We can find our way back in by connecting to the present moment. It’s the only thing that’s real, certain, and in our control. How we live it will become the story of our past, the fabric for our future, and the ground we’re struggling to find. It will return us to the sense of self that’s gone missing through the crisis. And, hopefully, it will be a far more authentic self.
Depending on what you’re experiencing, here are a few things you can try to do to tap into the riches that your life embodies, and to live with joy and meaningful presence.

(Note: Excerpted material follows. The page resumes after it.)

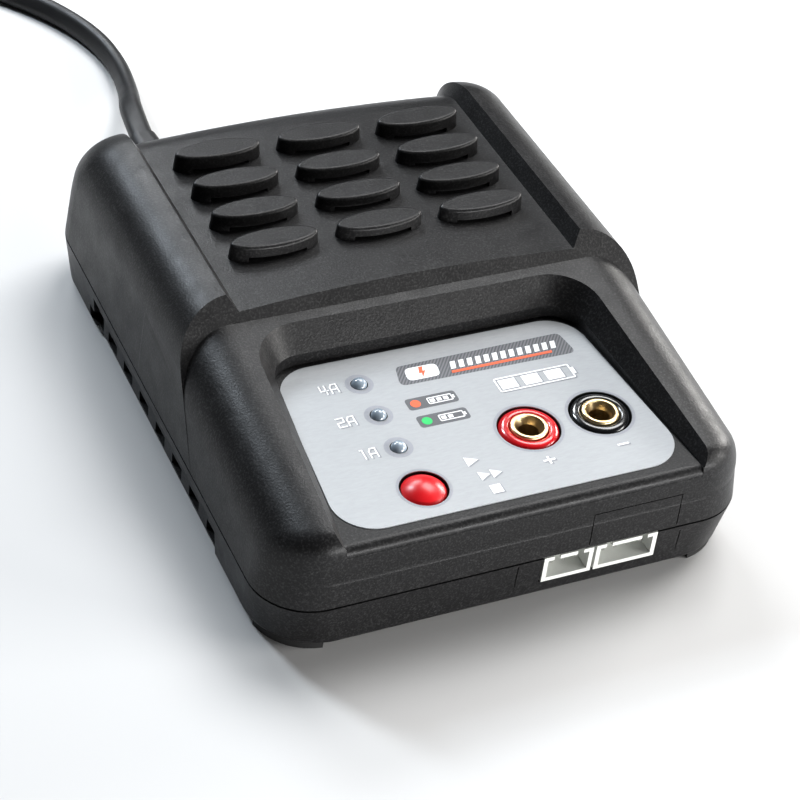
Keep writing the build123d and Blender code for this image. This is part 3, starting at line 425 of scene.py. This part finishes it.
def add_tie(material):
    """A flat tie round all the coil's turns at one place."""
    inner = COIL_IN - 3.2
    outer = COIL_OUT + 3.2
    top = LAYER_Z[1] + CORD_THICK / 2 + 0.15
    outside = [(inner - TIE_THICK, 0.0), (inner - TIE_THICK, top), (inner, top + TIE_THICK),
               (outer, top + TIE_THICK), (outer + TIE_THICK, top), (outer + TIE_THICK, 0.0)]
    inside = [(inner, 0.04), (inner, top - 0.2), (inner + 0.5, top),
              (outer - 0.5, top), (outer, top - 0.2), (outer, 0.04)]
    verts = []
    for side in (-TIE_WIDTH / 2, TIE_WIDTH / 2):
        for r, z in outside + inside:
            x = COIL_X + r * math.cos(TIE_ANGLE) - side * math.sin(TIE_ANGLE)
            y = COIL_Y + r * math.sin(TIE_ANGLE) + side * math.cos(TIE_ANGLE)
            verts.append((x * MM, y * MM, z * MM))
    n = len(outside)
    faces = []
    for i in range(n):
        j = (i + 1) % n
        faces.append((i, j, j + 2 * n, i + 2 * n))
        faces.append((n + j, n + i, n + i + 2 * n, n + j + 2 * n))
        faces.append((i, n + i, n + j, j))
        faces.append((i + 2 * n, j + 2 * n, n + j + 2 * n, n + i + 2 * n))
    piece = add_mesh("cord_tie", verts, faces, material)
    bevel = piece.modifiers.new("edge", "BEVEL")
    bevel.width = 0.12 * MM
    bevel.segments = 2
    bevel.limit_method = "ANGLE"
    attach(piece, "case")
    return piece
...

Sad? Ask Yourself: “What Can I Gain?”
Sadness is about losing something we value, and these days, loss is all around us. Some of us have lost close friends and family. And almost all of us are experiencing the loss of the life we loved. Last night, my daughter lay on my bed and cried miserably: “I can’t do this, Mama. I just want to go back to my dorm. I want to go back to the life I had.” A part of me wanted to break down and cry with her. But here’s the paradoxical reality of life: Every loss is accompanied by gain; and, within every crisis, there are opportunities for growth. This crisis has disrupted the status quo that was harming our world in so many ways. Here’s our chance to create a more equal and equitable one. Similarly, there may have been habits and fears you’d been lugging along for way too long. Maybe you need to let go of control, work on a relationship, or pivot your business to a more profitable direction. Now’s your time!

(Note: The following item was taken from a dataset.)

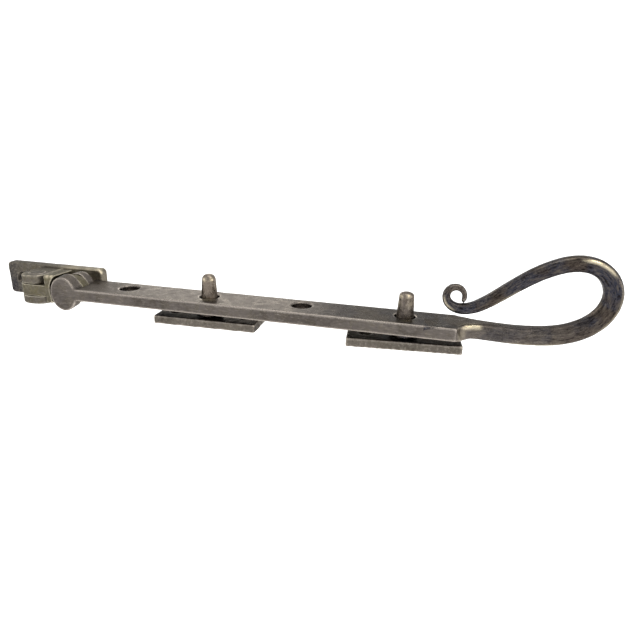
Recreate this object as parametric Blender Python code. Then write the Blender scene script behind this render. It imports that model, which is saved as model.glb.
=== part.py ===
"""Hand-forged casement window stay: a crook-handled arm on a two-way hinge, with two screw-down pegs.

Metres, +Z up. The origin is on the fixing plate's back face, in line with the swing pin and level with
the arm's middle plane. The arm runs along +X, and the fixing plate's back faces +Y.
"""
import math

import bmesh
import bpy
from mathutils import Matrix, Vector

MM = 0.001

# Clearances
RUNNING_GAP = 0.3 * MM          # between pieces that touch or turn on each other

# Arm: a flat bar with a fork at the hinge and a crook at the free end
ARM_Y = -15.8 * MM              # the arm's middle line, in front of the fixing plate's back face
BAR_WIDTH = 20.0 * MM
BAR_THICK = 5.8 * MM
BAR_EDGE = 0.45 * MM            # the worn radius along the bar's edges
HOLE_RADIUS = 4.7 * MM
HOLE_SHIFT = 1.2 * MM           # the punched row sits this far behind the middle line
HOLE_X = (51.1 * MM, 93.6 * MM, 139.2 * MM, 186.4 * MM)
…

Listless? Ask Yourself: “What Do I Long to Do?”
I remember the long and boring summers of childhood. There was nothing to do, there were very few distractions, and adults weren’t in the business of entertaining us. And yet, weren’t those the most creative days of our lives? These days, with everything closed, it’s natural for some of us to feel bored. But it’s also an opportunity to tap into what the wonderful writer Mary Oliver called “the creative self.” It’s the part of us that’s connected with our unique gifts, whether they’re talents, passions, or a way of relating to the world. It’s the part of us that feels called to make a difference, and to contribute to the needs and causes we feel strongly about. Spend some time with this part of yourself and start engaging with it. Because life will “reopen”—sooner or later—and unless you’ve done your inner work, you’ll likely go back to doing the things you’ve always done, even if they leave half of you at the door. So, begin now; it’s so much easier to continue something you’ve already started doing.
Anxious? Ask Yourself: “What Am I Grateful For?”
It’s easy to be grateful when we get what we want. But this feeling rarely leads to a heartfelt desire to show our appreciation, because our focus is often inward, on our own happiness. There’s another kind of gratitude that’s generative, and that leads to nurturing behaviors. That’s the gratitude we have when we shift our focus from what we don’t have to the things we do have but tend to take for granted. This gratitude shifts us from an egocentric sense of entitlement to an eco-centric one where we become aware of the fact that the world looks out for us in invisible ways. And this makes us want to nurture the things we’ve been given, the people in our lives, the work we’re blessed to do, or that which we are capable of doing. At a time when most of us are limited in our ability to get all we want, gratitude is the best antidote to the resulting anxiety. If you’re grateful for your health, how will you take care of it? If you’re grateful for your children, even though they keep getting on your nerves, spend some time connecting to their inner world.
The reality is that as human beings, we never had control. It was an illusion we’d managed to keep alive in a world that rewarded us for adhering to that belief. Now that we’ve been ripped away from this illusion like a piece of fabric from a quilt, let’s come back to the present moment. Let’s gets back to what’s real, what’s energizing, and what’s possible, so we can create a far more sustainable world.